[begin Entries supplied]

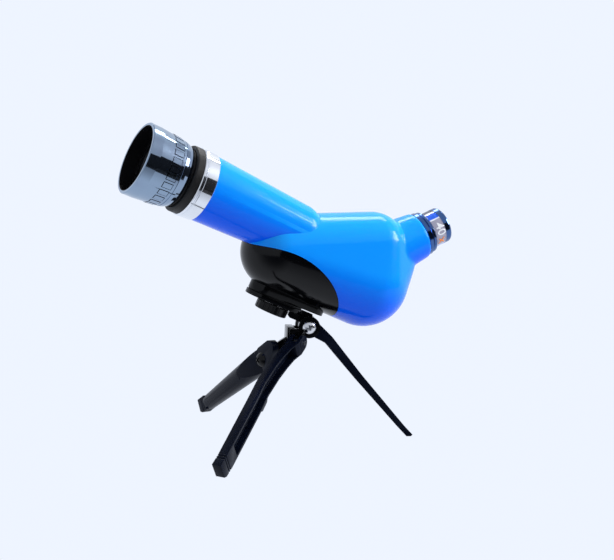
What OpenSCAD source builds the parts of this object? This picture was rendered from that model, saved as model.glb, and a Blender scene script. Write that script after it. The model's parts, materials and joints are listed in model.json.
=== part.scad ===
// Toy telescope with a bent eyepiece, on a folding table tripod.
// Millimetres, +Z up, feet on Z = 0, the hood points to -X.

/* [Stand] */
// Height of the tilt bolt above the table
bolt_height = 74.5; // [70:0.5:80]
// Turn of the tripod about the vertical, against the telescope
tripod_yaw = -18; // [-24:1:-12]
// Tilt of the head plate, nose up
head_tilt = 21.5; // [12:0.5:28]
// Turn of the telescope on the head plate
pan_angle = 17; // [0:1:30]

/* [Tripod head] */
// Distance from the tilt bolt forward to the thumbscrew
pan_reach = 27; // [25:1:32]
// Height of the head plate's top face over the tilt bolt
plate_top = 8.4; // [8:0.2:10]
// Thickness of the head plate
plate_t = 3.4; // [3:0.2:4]
// Width of the head plate
plate_w = 21; // [18:1:24]
// Thickness of the rubber pad on the head plate
pad_t = 0.8; // [0.6:0.1:1]
// Diameter of the thumbscrew's disc
thumb_d = 22; // [18:1:24]
// Radius of the hub's round cheeks
cheek_r = 7.2; // [6.5:0.1:7.4]

/* [Legs] */
// Slope of the main leg below the level
main_slope = 32.4; // [31:0.1:35]
// Direction of the main leg, seen from above
main_dir = -124.6; // [-128:0.1:-120]
// Slope of the side leg below the level
side_slope = 32.5; // [31:0.1:35]
// Direction of the side leg, seen from above
side_dir = 116.6; // [112:0.2:122]
// Slope of the rear leg below the level
rear_slope = 45.2; // [43:0.2:50]
// Radius of the legs' hinge pins
pin_r = 1.5; // [1.2:0.1:1.6]

/* [Telescope] */
// Radius of the hood at its front
hood_r = 23; // [22:0.5:24]
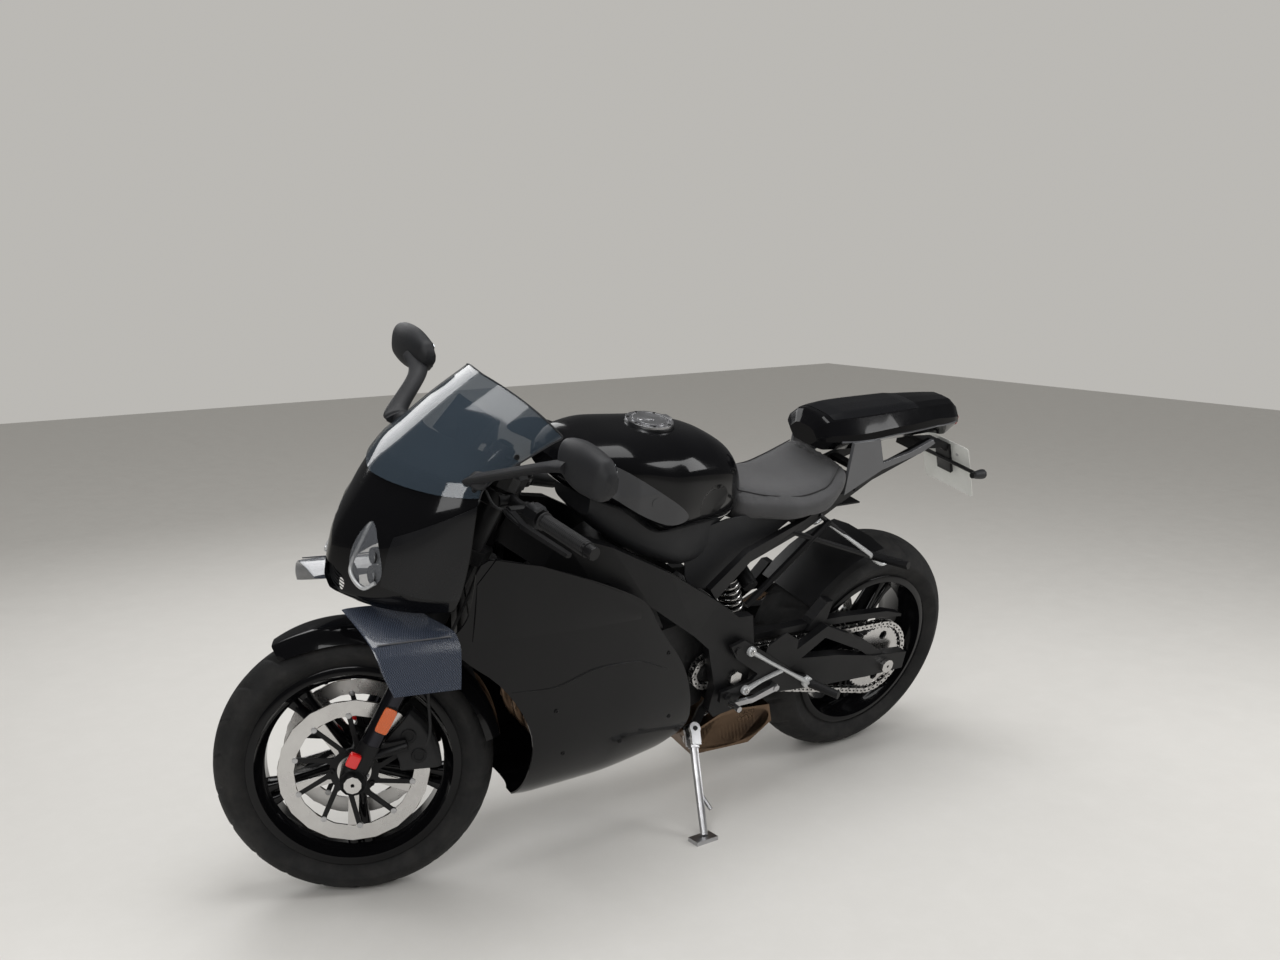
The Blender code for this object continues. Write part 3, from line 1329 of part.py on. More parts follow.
def number_plate():
    """A blank plate with rounded corners."""
    drop = PLATE_LOW - PLATE_TOP
    half, tall, corner = 0.090, drop.length, 0.010
    turn = math.atan2(drop.x, drop.z) + math.pi
    outline = []
    for cy, cz, start in ((half, tall / 2, 0), (-half, tall / 2, 90), (-half, -tall / 2, 180), (half, -tall / 2, 270)):
        middle = (cy - math.copysign(corner, cy), cz - math.copysign(corner, cz))
        outline += arc(middle, corner, start, start + 90, 3)
    shape = bmesh.new()
    face = shape.faces.new([shape.verts.new((0, y, z)) for y, z in outline])
    grown = bmesh.ops.extrude_face_region(shape, geom=[face])["geom"]
    far = [v for v in grown if isinstance(v, bmesh.types.BMVert)]
    bmesh.ops.translate(shape, verts=far, vec=(-0.0015, 0, 0))
    place = Matrix.Translation((PLATE_TOP + PLATE_LOW) / 2) @ Matrix.Rotation(turn, 4, "Y")
    return moved(from_bmesh("plate", shape), place)


def tail_lamp():
    return beam([(-0.1986, 0, 0.976, 0.030, 0.098), (-0.2100, 0, 0.976, 0.024, 0.084)], up=(0, 0, 1), chamfer=0.2)


# Assembly


def lowest(obj, place):
    """The world point of a mesh that lies lowest when it stands at this place."""
    return min((place @ v.co for v in obj.data.vertices), key=lambda p: p.z)


def stance_of(front_tyre, rear_tyre, steered):
    """The machine's place when it leans on its stand with both tyres on the ground."""
    pitch, lift = 0.0, 0.0
    for _ in range(6):
        lean = Matrix.Rotation(pitch, 4, "Y") @ Matrix.Rotation(-LEAN, 4, "X")
        place = Matrix.Translation((0, 0, lift)) @ lean
        front = lowest(front_tyre, place @ steered)
        rear = lowest(rear_tyre, place)
        pitch += math.atan((front.z - rear.z) / (front.x - rear.x))
        lift -= rear.z
    return Matrix.Translation(FRAME_SHIFT) @ place


# From the rear tyre's foot to the middle of the whole machine's box on the ground
FRAME_SHIFT = Vector((-0.7030, -0.2620, 0.0))


def axis_place(point, direction):
    return Matrix.Translation(point) @ direction.to_track_quat("Z", "Y").to_matrix().to_4x4()


def main():
    clear_scene()
    gloss = material("gloss_black_paint", (0.010, 0.010, 0.012), 0.12)
    satin = material("satin_black_paint", (0.020, 0.020, 0.022), 0.42)
    matt = material("matt_dark_grey_plastic", (0.045, 0.045, 0.050), 0.65)
    smoke = material("smoked_screen", (0.060, 0.080, 0.105), 0.08, alpha=0.55)
    carbon = material("carbon_weave", (0.090, 0.110, 0.140), 0.30)
    lens = material("lamp_lens", (0.560, 0.600, 0.640), 0.10)
    red = material("red_lens", (0.450, 0.020, 0.015), 0.20)
    alloy = material("cast_alloy", (0.420, 0.430, 0.440), 0.38, 0.9)
    steel = material("bright_steel", (0.600, 0.600, 0.610), 0.22, 1.0)
    dark_metal = material("dark_cast_metal", (0.055, 0.056, 0.060), 0.45, 0.6)
    bronze = material("heated_steel", (0.260, 0.190, 0.135), 0.35, 0.9)
    rubber = material("tyre_rubber", (0.016, 0.016, 0.017), 0.82)
    cover = material("seat_cover", (0.030, 0.030, 0.033), 0.72)
    blank = material("blank_plate", (0.720, 0.730, 0.720), 0.45)

    steer_place = axis_place(head_point((HEAD_LOW + HEAD_HIGH) / 2), AXIS_UP)
    steered = steer_place @ Matrix.Rotation(PARKED_STEER, 4, "Z") @ steer_place.inverted()
    front_tyre = tyre(FRONT_RADIUS, FRONT_HALF_WIDTH, FRONT_CROWN, FRONT_RIM_HALF, tuple(FRONT_AXLE))
    rear_tyre = tyre(REAR_RADIUS, REAR_HALF_WIDTH, REAR_CROWN, REAR_RIM_HALF, tuple(REAR_AXLE))
    leaning = stance_of(front_tyre, rear_tyre, steered)

    stance = empty("Stance", Matrix())
    steering = empty("Steering", steer_place, stance)
    front_wheel = empty("FrontWheel", axis_place(FRONT_AXLE, Vector((0, 1, 0))), steering)
    rear_wheel = empty("RearWheel", axis_place(REAR_AXLE, Vector((0, 1, 0))), stance)
    stand = empty("SideStand", axis_place(STAND_PIVOT, STAND_AXIS), stance)

    front_hub = DISC_PLANE - DISC_THICK / 2 - SEAT_GAP
    rear_hub = (REAR_DISC_PLANE + DISC_THICK / 2 + SEAT_GAP, CHAIN_PLANE - 0.003 - SEAT_GAP)
    lug = FORK_SPREAD - 0.024
    arm_near, arm_far = ARM_PLANE - ARM_THICK / 2, ARM_PLANE + ARM_THICK / 2

    publish(front_tyre, "front_tyre", rubber, front_wheel)
    publish(rim(FRONT_RIM_HALF, (-front_hub, front_hub), 0.040, FRONT_AXLE), "front_rim", gloss, front_wheel)
    for name, side in (("front_disc_left", 1), ("front_disc_right", -1)):
        publish(disc(DISC_RADIUS, DISC_BAND, side * DISC_PLANE, FRONT_AXLE), name, steel, front_wheel)

    publish(rear_tyre, "rear_tyre", rubber, rear_wheel)
    publish(rim(REAR_RIM_HALF, rear_hub, 0.052, REAR_AXLE), "rear_rim", gloss, rear_wheel)
    publish(disc(REAR_DISC_RADIUS, REAR_DISC_BAND, REAR_DISC_PLANE, REAR_AXLE), "rear_disc", steel, rear_wheel)
    publish(rear_sprocket(), "rear_sprocket", steel, rear_wheel)

    publish(steering_clamps(), "steering_clamps", dark_metal, steering)
    for name, side in (("fork_left", 1), ("fork_right", -1)):
        publish(fork_leg(side), name, satin, steering)
    left_bar = clip_on()
    right_bar = fuse(mirrored(left_bar), *brake_reservoir())
    publish(left_bar, "clip_on_left", satin, steering)
    publish(right_bar, "clip_on_right", satin, steering)
    publish(front_mudguard(), "front_mudguard", gloss, steering)
    for name, side in (("front_caliper_left", 1), ("front_caliper_right", -1)):
        publish(front_caliper(side), name, dark_metal, steering)
    front_axle = axle((WHEELBASE, FRONT_RADIUS), (-front_hub, front_hub), (-lug, lug), lug + 0.0483, 0.019)
    publish(front_axle, "front_axle", steel, steering)

    publish(main_frame(), "main_frame", satin, stance)
    publish(pivot_shaft(), "pivot_shaft", steel, stance)
    publish(subframe(), "subframe", dark_metal, stance)
    publish(engine(), "engine", dark_metal, stance)
    publish(radiator(), "radiator", dark_metal, stance)
    publish(exhaust(), "exhaust", bronze, stance)
    publish(swingarm(), "swingarm", satin, stance)
    publish(chain(), "chain", steel, stance)
    publish(hugger(), "rear_hugger", satin, stance)
    publish(rear_caliper(), "rear_caliper", dark_metal, stance)
    publish(shock(), "rear_shock", dark_metal, stance)
    rear_axle = axle((0, REAR_RADIUS), rear_hub, (-arm_near, arm_near), arm_far + SEAT_GAP, 0.020)
    publish(rear_axle, "rear_axle", steel, stance)

    left_hanger = hanger()
    publish(mirrored(left_hanger), "footrest_right", dark_metal, stance)
    publish(left_hanger, "footrest_left", dark_metal, stance)
    publish(foot_lever(0.0, 0.030), "gear_lever", dark_metal, stance)
    pedal = foot_lever(0.0, 0.012)
    publish(mirrored(pedal), "brake_pedal", dark_metal, stance)
    bpy.data.objects.remove(pedal, do_unlink=True)

    publish(nose_cowl(), "nose_cowl", gloss, stance)
    publish(screen(), "screen", smoke, stance)
    publish(headlight(), "headlight", lens, stance)
    publish(instrument(), "instrument", satin, stance)
    for name, made, look in (
        ("fairing", side_fairing, gloss),
        ("winglet", winglet, carbon),
        ("mirror", mirror, matt),
        ("tank_cover", tank_cover, matt),
        ("tail_fin", tail_fin, satin),
    ):
        left = made()
        publish(mirrored(left), name + "_right", look, stance)
        publish(left, name + "_left", look, stance)
    publish(tank(), "tank", gloss, stance)
    publish(filler_cap(), "filler_cap", alloy, stance)
    publish(rider_seat(), "rider_seat", cover, stance)
    publish(tail_cowl(), "tail_cowl", gloss, stance)
    publish(tail_lamp(), "tail_lamp", red, stance)
    publish(plate_hanger(), "plate_hanger", satin, stance)
    publish(number_plate(), "number_plate", blank, stance)

    publish(side_stand(leaning), "side_stand", alloy, stand)

    stance.matrix_basis = leaning
    steering.matrix_basis = steer_place @ Matrix.Rotation(PARKED_STEER, 4, "Z")


main()
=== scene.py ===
"""Sport motorcycle parked on its side stand: smooth skins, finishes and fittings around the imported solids."""

import json
import math

import bpy
import bmesh
import numpy as np
from mathutils import Matrix

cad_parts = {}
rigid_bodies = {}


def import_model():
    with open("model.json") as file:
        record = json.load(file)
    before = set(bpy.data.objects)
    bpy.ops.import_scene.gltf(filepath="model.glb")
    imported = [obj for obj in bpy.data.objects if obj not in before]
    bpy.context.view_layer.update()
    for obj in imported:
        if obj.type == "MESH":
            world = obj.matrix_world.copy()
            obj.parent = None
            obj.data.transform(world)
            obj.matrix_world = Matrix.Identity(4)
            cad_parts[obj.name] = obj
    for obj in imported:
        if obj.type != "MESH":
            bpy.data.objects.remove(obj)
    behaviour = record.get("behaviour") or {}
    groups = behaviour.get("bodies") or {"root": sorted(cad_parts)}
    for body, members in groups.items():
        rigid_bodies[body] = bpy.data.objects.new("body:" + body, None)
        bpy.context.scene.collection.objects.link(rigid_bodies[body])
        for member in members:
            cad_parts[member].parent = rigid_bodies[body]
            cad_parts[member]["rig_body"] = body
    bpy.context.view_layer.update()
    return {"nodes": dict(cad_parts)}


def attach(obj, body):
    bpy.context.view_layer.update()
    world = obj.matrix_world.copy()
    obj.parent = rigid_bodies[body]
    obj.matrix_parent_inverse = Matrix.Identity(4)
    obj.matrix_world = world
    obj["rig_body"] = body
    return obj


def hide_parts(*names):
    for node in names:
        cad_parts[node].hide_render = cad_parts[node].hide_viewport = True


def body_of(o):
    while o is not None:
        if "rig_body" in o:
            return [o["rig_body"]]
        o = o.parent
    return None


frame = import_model()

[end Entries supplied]

● Short exercise
Word for word, quote the lines of the material from the first line through the line with "hood_r = 23; // [22:0.5:24]", both ends included.

● Completed task
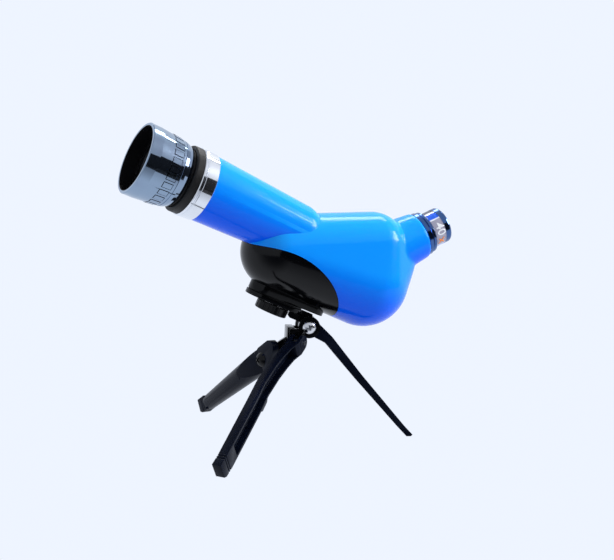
What OpenSCAD source builds the parts of this object? This picture was rendered from that model, saved as model.glb, and a Blender scene script. Write that script after it. The model's parts, materials and joints are listed in model.json.
=== part.scad ===
// Toy telescope with a bent eyepiece, on a folding table tripod.
// Millimetres, +Z up, feet on Z = 0, the hood points to -X.

/* [Stand] */
// Height of the tilt bolt above the table
bolt_height = 74.5; // [70:0.5:80]
// Turn of the tripod about the vertical, against the telescope
tripod_yaw = -18; // [-24:1:-12]
// Tilt of the head plate, nose up
head_tilt = 21.5; // [12:0.5:28]
// Turn of the telescope on the head plate
pan_angle = 17; // [0:1:30]

/* [Tripod head] */
// Distance from the tilt bolt forward to the thumbscrew
pan_reach = 27; // [25:1:32]
// Height of the head plate's top face over the tilt bolt
plate_top = 8.4; // [8:0.2:10]
// Thickness of the head plate
plate_t = 3.4; // [3:0.2:4]
// Width of the head plate
plate_w = 21; // [18:1:24]
// Thickness of the rubber pad on the head plate
pad_t = 0.8; // [0.6:0.1:1]
// Diameter of the thumbscrew's disc
thumb_d = 22; // [18:1:24]
// Radius of the hub's round cheeks
cheek_r = 7.2; // [6.5:0.1:7.4]

/* [Legs] */
// Slope of the main leg below the level
main_slope = 32.4; // [31:0.1:35]
// Direction of the main leg, seen from above
main_dir = -124.6; // [-128:0.1:-120]
// Slope of the side leg below the level
side_slope = 32.5; // [31:0.1:35]
// Direction of the side leg, seen from above
side_dir = 116.6; // [112:0.2:122]
// Slope of the rear leg below the level
rear_slope = 45.2; // [43:0.2:50]
// Radius of the legs' hinge pins
pin_r = 1.5; // [1.2:0.1:1.6]

/* [Telescope] */
// Radius of the hood at its front
hood_r = 23; // [22:0.5:24]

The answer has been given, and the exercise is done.